## What needs to be done
Where the string "manifold" occurs in the material below, report the whole line.

## Given material
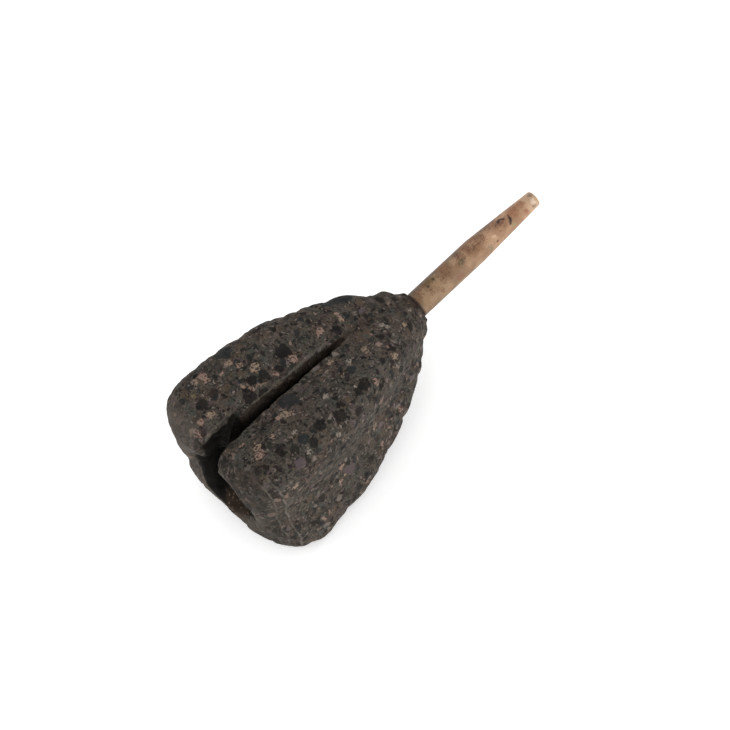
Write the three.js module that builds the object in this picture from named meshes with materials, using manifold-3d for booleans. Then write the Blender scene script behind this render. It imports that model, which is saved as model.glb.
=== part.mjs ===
// In-line fishing lead: a cast square pear with a slot down one face, a hard insert and a tail rubber.
// Millimetres. +X runs along the bore from the base to the tail, +Z up through the slotted face.
// The lead lies on the two flats of its lower ridges, and Z is 0 there.
import * as THREE from 'three';
import { mergeVertices } from 'three/addons/utils/BufferGeometryUtils.js';
import Module from 'manifold-3d';

const wasm = await Module();
wasm.setup();

// Casting. Places along it are measured from the nose, towards the base.
const BODY_LENGTH = 36.8;
const BELLY_FROM_NOSE = 30.5;
const BELLY_HALF_WIDTH = 10.95;
const NOSE_WALL = 0.3;
const NECK_LENGTH = 0.5;
const FLANK_FULLNESS = 2.36;
const BASE_FULLNESS = 3.1;
const RIDGE_RADIUS = 3.7;
const FACE_HOLLOW_SHARE = 0.19;
const FLAT_CUT_DEPTH = 0.8;

// Slot down the upper face, for the hook length. Its floor rises to the face in a run-out, and it
// narrows to a point there.
const SLOT_WIDTH = 1.7;
const SLOT_END_FROM_NOSE = 12;
const SLOT_POINT_LENGTH = 3.4;
const SLOT_RUN_OUT = 7;
const SLOT_DEPTH_BELOW_AXIS = 1;

// Pocket at the slot's base end. It steps into the slot's far wall at the face and widens there
// downwards to the cup. The two lobes beside it have rounded corners at the base.
const POCKET_STEP = 0.9;
const POCKET_FROM_NOSE = 29.4;
const POCKET_RUN_OUT = 4;
const POCKET_FLOOR_HEIGHT = 2.5;
const POCKET_UNDERCUT = 0.8;
const NEAR_CORNER_RADIUS = 1.2;
const NEAR_LOBE_FROM_NOSE = 35.1;
const FAR_CORNER_RADIUS = 0.3;

// Round cup in the base
const CUP_RADIUS = 4.7;
const CUP_DEPTH = 6.4;
const CUP_FLOOR_ROUNDING = 2.4;
const CUP_LIP_RADIUS = 2.6;

// Hard insert and tail rubber
const LINE_HOLE_RADIUS = 0.6;
const INSERT_WALL = 0.5;
const COLLAR_LENGTH = 1.6;
const SEAT_FROM_NOSE = 18;
const INSERT_REACH = 8;
const RUBBER_RADIUS = 1.8;
const RUBBER_TIP_RADIUS = 1.15;
const RUBBER_INSERTION = 10;
const RUBBER_STRAIGHT_REACH = 10;
const TAIL_REACH = 21;
const TIP_ROUNDING = 0.25;
const FIT_GAP = 0.25;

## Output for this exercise
Write the three.js module that builds the object in this picture from named meshes with materials, using manifold-3d for booleans. Then write the Blender scene script behind this render. It imports that model, which is saved as model.glb.
import Module from 'manifold-3d';